Andrew Hunsberger, urban forest health technician with the city, brought forward the board report Fuel Management in the Wildland Urban Interface in his own update to Kelowna city council about local fuel mitigation efforts.

“Kelowna is recognized as being a success story," he says.

Subject of criticism in the report are communities which have done little to reduce fuel loads in and around their interface in the last decade leaving the majority of high risk forests around urban areas untreated.

It also takes aim at individual property owners which it says have responded poorly to education programs such as FireSmart about fuel mitigation around homes and on private land.

If Kelowna is ahead of many other B.C. communities, it’s because of the 2003 Okanagan Mountain Park fire which destroyed 239 houses and forced the evacuation of over 30,000 residents.
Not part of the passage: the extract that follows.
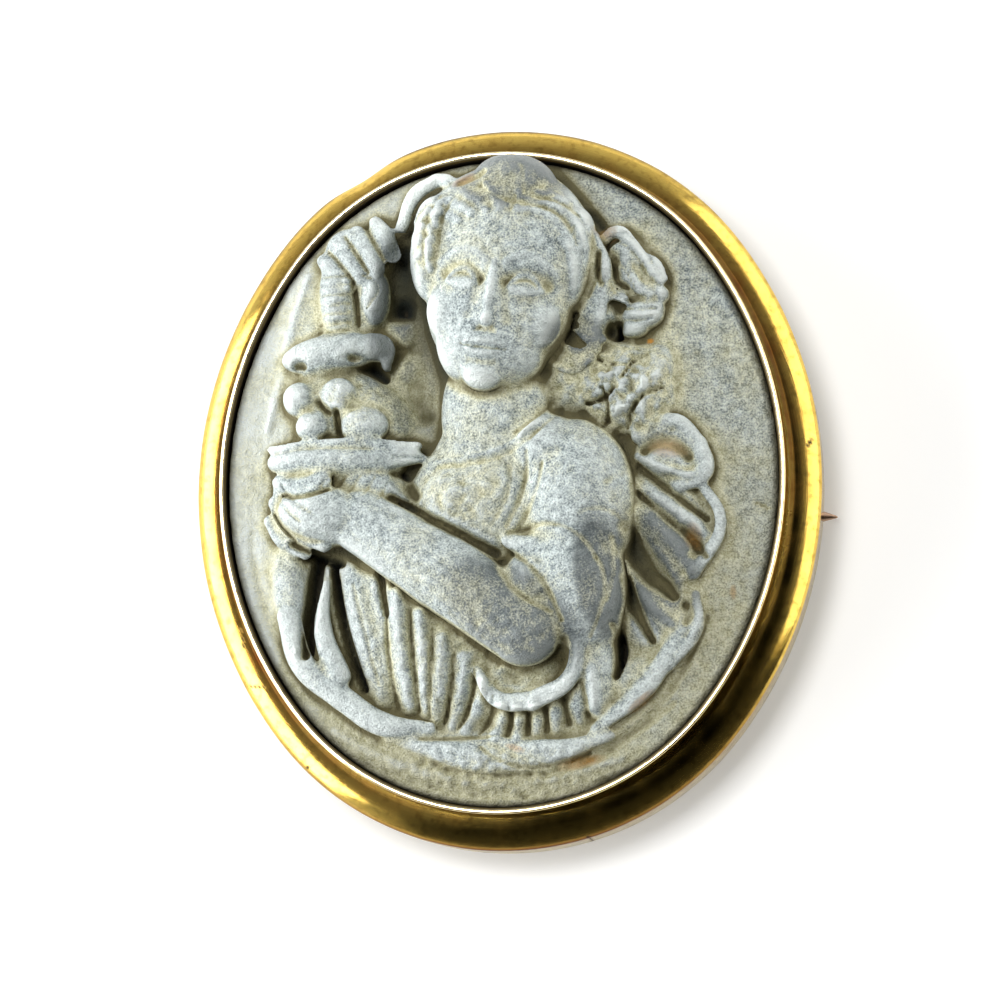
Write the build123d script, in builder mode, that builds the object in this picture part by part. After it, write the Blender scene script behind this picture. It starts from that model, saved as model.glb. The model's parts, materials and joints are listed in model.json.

It remains the most destructive interface fire the province has experienced and spurred fuel mitigation efforts in the Central Okanagan and across B.C.

However, the report notes the initial enthusiasm for wildfire mitigation efforts has slowly diminished since then and only about 10 per cent of high risk forests around interface communities have recieved fuel management treatment.

The forest practices board says a number of obstacles stand in the way of more widespread fuel management including the prohibitive cost of about $10,000 per acre and limited participation by the forest industry in B.C.